**Given request:**
Type again, exactly, the lines below from the start through the line that includes "from math import cos, pi, radians, sin".

**Data extract:**
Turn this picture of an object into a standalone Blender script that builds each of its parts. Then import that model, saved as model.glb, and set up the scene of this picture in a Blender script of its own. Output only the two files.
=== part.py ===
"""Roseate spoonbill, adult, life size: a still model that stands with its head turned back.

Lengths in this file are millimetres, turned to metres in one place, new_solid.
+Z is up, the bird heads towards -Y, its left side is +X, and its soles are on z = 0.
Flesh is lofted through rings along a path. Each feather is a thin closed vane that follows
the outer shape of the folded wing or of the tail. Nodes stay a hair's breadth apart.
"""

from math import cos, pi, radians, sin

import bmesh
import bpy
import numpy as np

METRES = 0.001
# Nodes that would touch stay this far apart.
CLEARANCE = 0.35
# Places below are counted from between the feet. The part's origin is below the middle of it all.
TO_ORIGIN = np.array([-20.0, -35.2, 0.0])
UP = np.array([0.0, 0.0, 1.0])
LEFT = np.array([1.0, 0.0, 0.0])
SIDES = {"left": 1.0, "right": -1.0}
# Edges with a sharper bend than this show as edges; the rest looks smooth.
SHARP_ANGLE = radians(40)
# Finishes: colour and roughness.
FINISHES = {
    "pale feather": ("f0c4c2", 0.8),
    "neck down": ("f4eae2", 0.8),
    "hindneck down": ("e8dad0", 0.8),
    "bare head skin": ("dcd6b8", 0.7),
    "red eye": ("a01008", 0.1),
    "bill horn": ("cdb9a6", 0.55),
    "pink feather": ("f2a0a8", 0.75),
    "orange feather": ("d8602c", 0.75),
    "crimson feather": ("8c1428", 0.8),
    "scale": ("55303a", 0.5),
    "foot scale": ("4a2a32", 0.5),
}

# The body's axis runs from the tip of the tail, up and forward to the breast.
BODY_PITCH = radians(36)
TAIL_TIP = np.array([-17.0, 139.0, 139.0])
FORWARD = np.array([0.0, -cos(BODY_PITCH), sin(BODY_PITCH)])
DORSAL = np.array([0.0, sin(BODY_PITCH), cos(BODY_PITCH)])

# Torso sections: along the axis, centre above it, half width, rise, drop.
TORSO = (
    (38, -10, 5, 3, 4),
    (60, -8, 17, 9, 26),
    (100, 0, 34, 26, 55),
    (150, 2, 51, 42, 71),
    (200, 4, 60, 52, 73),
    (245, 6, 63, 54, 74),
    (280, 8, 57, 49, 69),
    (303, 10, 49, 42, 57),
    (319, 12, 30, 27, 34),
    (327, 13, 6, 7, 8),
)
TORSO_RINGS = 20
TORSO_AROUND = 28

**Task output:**
Turn this picture of an object into a standalone Blender script that builds each of its parts. Then import that model, saved as model.glb, and set up the scene of this picture in a Blender script of its own. Output only the two files.
=== part.py ===
"""Roseate spoonbill, adult, life size: a still model that stands with its head turned back.

Lengths in this file are millimetres, turned to metres in one place, new_solid.
+Z is up, the bird heads towards -Y, its left side is +X, and its soles are on z = 0.
Flesh is lofted through rings along a path. Each feather is a thin closed vane that follows
the outer shape of the folded wing or of the tail. Nodes stay a hair's breadth apart.
"""

from math import cos, pi, radians, sin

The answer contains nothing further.